Rupert I "the Red", Elector Palatine (; 9 June 1309, Wolfratshausen – 16 February 1390, Neustadt an der Weinstraße) was Count Palatine of the Rhine from 1353 to 1356, and Elector Palatine from 10 January 1356 to 16 February 1390.

He was the son of Rudolf I, Duke of Bavaria and Mechtild of Nassau, the daughter of Adolf of Nassau-Weilburg, King of Germany. With the death of his brother, Rudolf II, on 4 October 1353, he inherited his domains and became sole Count for the territory, whereas they had previously shared that privilege.

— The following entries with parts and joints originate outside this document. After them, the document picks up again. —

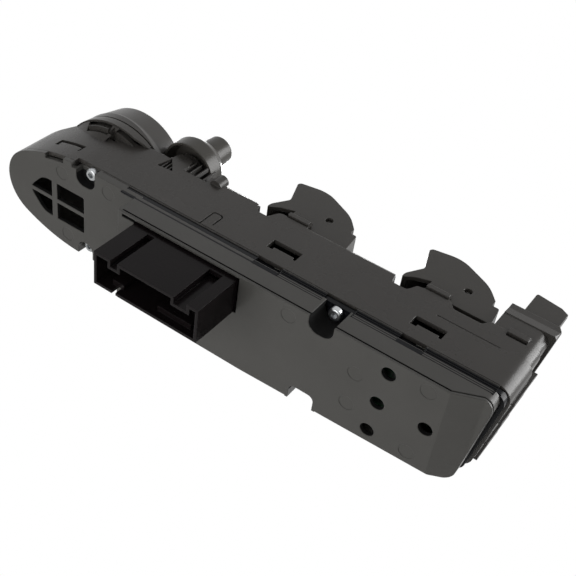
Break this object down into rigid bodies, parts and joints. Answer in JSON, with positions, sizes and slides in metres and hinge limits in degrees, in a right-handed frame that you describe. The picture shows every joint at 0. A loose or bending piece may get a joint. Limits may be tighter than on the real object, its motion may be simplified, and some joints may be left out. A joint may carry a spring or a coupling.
{
  "type": "power window switch",
  "caption": "Driver's door switch panel with hooked window rockers, a tilting mirror pad in a round turret, a mirror selector knob, a lock key and a connector inlet below.",
  "frame": {"origin": "on the trim face (top of the deck between the two rows of rockers), on the centre line, midway between the rocker pivots", "axes": "+Z out of the trim face toward the driver, +X from the round nose to the square end, -Y the long side with the snap slots seen in the picture"},
  "size_m": [0.2236, 0.0548, 0.0901],
  "materials": {
    "housing_plastic": "fine grained warm black moulding",
    "cover_plastic": "fine grained warm black moulding",
    "carrier_plastic": "smooth blue black moulding",
    "turret_plastic": "fine grained warm black moulding",
    "pad_plastic": "fine grained black moulding",
    "knob_plastic": "soft satin black moulding",
    "rocker_plastic": "fine grained warm black moulding",
    "key_plastic": "fine grained warm black moulding",
    "connector_plastic": "glass filled, half gloss black",
    "gimbal_plastic": "natural acetal",
    "slider_plastic": "natural acetal",
    "switch_plastic": "small black switch case",
    "board_laminate": "green solder mask on glass laminate",
    "chip_resin": "moulded epoxy",
    "capacitor_can": "drawn can",
    "dome_rubber": "moulded silicone",
    "spring_brass": "rolled strip",
    "tinned_brass": "tin plated",
    "spring_steel": "drawn wire",
    "zinc_steel": "bright zinc plated"
  },
  "bodies": {
    "panel": {"upper_housing": "housing_plastic", "lower_cover": "cover_plastic", "inner_carrier": "carrier_plastic", "circuit_board": "board_laminate", "connector_shroud": "connector_plastic", "connector_pins": "tinned_brass", "control_chip": "chip_resin", "capacitors": "capacitor_can", "cover_screws": "zinc_steel", "mirror_turret": "turret_plastic", "mirror_board": "board_laminate", "dome_mat": "dome_rubber", "lock_switch": "switch_plastic", "lock_spring": "spring_steel"},
    "rocker_front_near": {"rocker_front_near": "rocker_plastic"},
    "slider_front_near": {"slider_front_near": "slider_plastic", "contact_spring_front_near": "spring_brass"},
    "rocker_front_far": {"rocker_front_far": "rocker_plastic"},
    "slider_front_far": {"slider_front_far": "slider_plastic", "contact_spring_front_far": "spring_brass"},
    "rocker_rear_near": {"rocker_rear_near": "rocker_plastic"},
    "slider_rear_near": {"slider_rear_near": "slider_plastic", "contact_spring_rear_near": "spring_brass"},
    "rocker_rear_far": {"rocker_rear_far": "rocker_plastic"},
    "slider_rear_far": {"slider_rear_far": "slider_plastic", "contact_spring_rear_far": "spring_brass"},
    "lock_key": {"lock_button": "key_plastic"},
    "knob": {"selector_knob": "knob_plastic", "selector_rotor": "gimbal_plastic", "selector_wiper": "spring_brass"},
    "gimbal": {"pad_gimbal": "gimbal_plastic"},
    "pad": {"mirror_pad": "pad_plastic"}
  },
  "joints": [
    {"name": "rocker_front_near_tilt", "type": "hinge", "parent": "panel", "child": "rocker_front_near", "pos_m": [-0.03, -0.0101, 0.0115], "axis": [0, 1, 0], "range_deg": [-5, 5], "stiffness_Nm_per_rad": 0.4},
    {"name": "slider_front_near_travel", "type": "slide", "parent": "panel", "child": "slider_front_near", "axis": [1, 0, 0], "range_m": [-0.0029, 0.0029]},
    {"name": "rocker_front_far_tilt", "type": "hinge", "parent": "panel", "child": "rocker_front_far", "pos_m": [-0.03, 0.0101, 0.0115], "axis": [0, 1, 0], "range_deg": [-5, 5], "stiffness_Nm_per_rad": 0.4},
    {"name": "slider_front_far_travel", "type": "slide", "parent": "panel", "child": "slider_front_far", "axis": [1, 0, 0], "range_m": [-0.0029, 0.0029]},
    {"name": "rocker_rear_near_tilt", "type": "hinge", "parent": "panel", "child": "rocker_rear_near", "pos_m": [0.03, -0.0101, 0.0115], "axis": [0, 1, 0], "range_deg": [-5, 5], "stiffness_Nm_per_rad": 0.4},
    {"name": "slider_rear_near_travel", "type": "slide", "parent": "panel", "child": "slider_rear_near", "axis": [1, 0, 0], "range_m": [-0.0029, 0.0029]},
    {"name": "rocker_rear_far_tilt", "type": "hinge", "parent": "panel", "child": "rocker_rear_far", "pos_m": [0.03, 0.0101, 0.0115], "axis": [0, 1, 0], "range_deg": [-5, 5], "stiffness_Nm_per_rad": 0.4},
    {"name": "slider_rear_far_travel", "type": "slide", "parent": "panel", "child": "slider_rear_far", "axis": [1, 0, 0], "range_m": [-0.0029, 0.0029]},
    {"name": "lock_press", "type": "slide", "parent": "panel", "child": "lock_key", "axis": [0, 0, -1], "range_m": [0, 0.0015], "stiffness_N_per_m": 1000, "springref_m": -0.0004, "deforming": ["lock_spring"]},
    {"name": "selector_turn", "type": "hinge", "parent": "panel", "child": "knob", "pos_m": [-0.0934, -0.0141, 0], "axis": [0, 0, 1], "range_deg": [-45, 45]},
    {"name": "pad_side_tilt", "type": "hinge", "parent": "panel", "child": "gimbal", "pos_m": [-0.1241, -0.002, 0.006], "axis": [1, 0, 0], "range_deg": [-4, 4], "stiffness_Nm_per_rad": 0.1},
    {"name": "pad_nose_tilt", "type": "hinge", "parent": "gimbal", "child": "pad", "pos_m": [-0.1241, -0.002, 0.006], "axis": [0, 1, 0], "range_deg": [-4, 4], "stiffness_Nm_per_rad": 0.1}
  ],
  "couplings": [
    {"joint": "slider_front_near_travel", "follows": "rocker_front_near_tilt", "m_per_rad": -0.0325},
    {"joint": "slider_front_far_travel", "follows": "rocker_front_far_tilt", "m_per_rad": -0.0325},
    {"joint": "slider_rear_near_travel", "follows": "rocker_rear_near_tilt", "m_per_rad": -0.0325},
    {"joint": "slider_rear_far_travel", "follows": "rocker_rear_far_tilt", "m_per_rad": -0.0325}
  ]
}
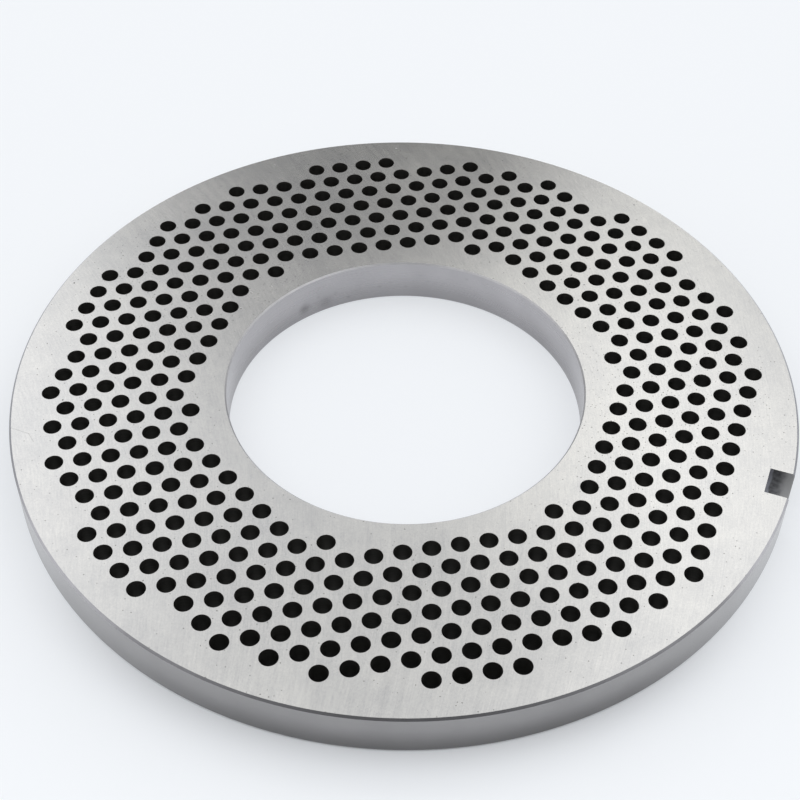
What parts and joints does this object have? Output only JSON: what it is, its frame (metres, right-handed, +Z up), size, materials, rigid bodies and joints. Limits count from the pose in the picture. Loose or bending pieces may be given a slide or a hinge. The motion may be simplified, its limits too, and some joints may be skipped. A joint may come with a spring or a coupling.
{
  "type": "mincer hole plate",
  "caption": "Round steel hole plate of a meat mincer: a flat ring with a wide centre bore, a field of small drilled holes and a square keyway in the rim.",
  "frame": {"origin": "centre of the underside, on the plate's axis", "axes": "+Z up along the plate's axis, through its thickness; +X from the axis through the middle of the rim keyway"},
  "size_m": [0.1745, 0.1746, 0.011],
  "materials": {
    "ground_steel": "fine ground, straight grain on both faces, turned rim and bore"
  },
  "bodies": {
    "root": {"hole_plate": "ground_steel"}
  },
  "joints": []
}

The Golden Bull of 1356 guaranteed the Palatinate the right of participating in the election of the Holy Roman Emperor.  Previous Counts Palatine had participated in other Imperial elections.

In 1386, Rupert founded Heidelberg University, the third university in the Holy Roman Empire, which was named after him.

Rupert was married twice: firstly to Elisabeth, Countess of Namur (daughter of John I, Marquis of Namur), secondly to Beatrix of Jülich-Berg, the great-granddaughter of his elder brother Adolf, Count Palatine of the Rhine.  Neither marriage produced an heir.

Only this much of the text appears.